G. Section 10.3(j)(v) of the Partnership Agreement is hereby amended
to delete the reference to "Section 10.3(i)(iv)" in the parenthetical clause
and replace it with "Sections 6.4(c) and 10.3(j)(iv)"; and the reference in
Section 10.3(j)(vi) to "Section 10.3(i)" is hereby deleted and is replaced
with "Section 10.3(j)".
Section 3 - Miscellaneous
A. Effect of Amendment. Except as specifically modified hereby, all
terms and provisions of the Partnership Agreement shall continue to remain in
full force and effect and, except as the context otherwise requires, each
reference to the Partnership Agreement in this Amendment shall be a reference
to the Partnership Agreement as amended hereby.
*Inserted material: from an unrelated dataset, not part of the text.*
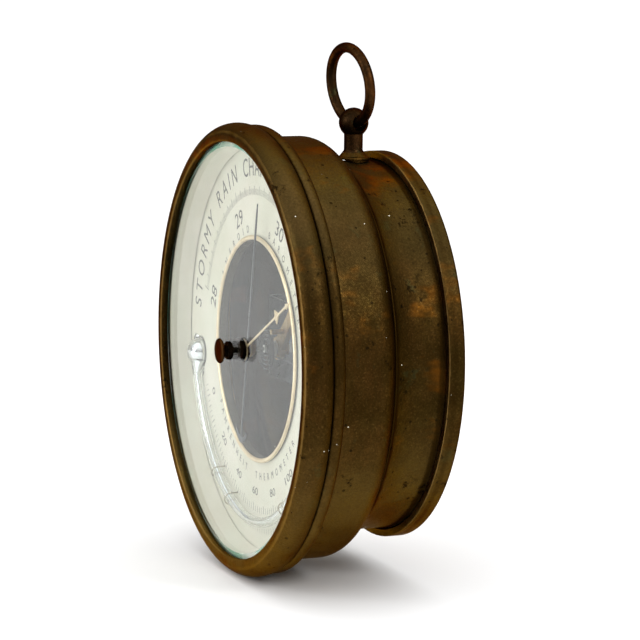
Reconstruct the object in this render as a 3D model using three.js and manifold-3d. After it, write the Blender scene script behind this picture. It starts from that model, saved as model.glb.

B. Successors and Assigns. This Amendment shall inure to the benefit
of and be binding upon the successors and assigns of each of the Partners.
C. Heading. The headings in this Amendment are for convenience of
reference only and shall not limit or otherwise affect the meaning hereof.
D. Governing Law. This Amendment shall be governed by and construed
in accordance with the internal laws of the State of Delaware.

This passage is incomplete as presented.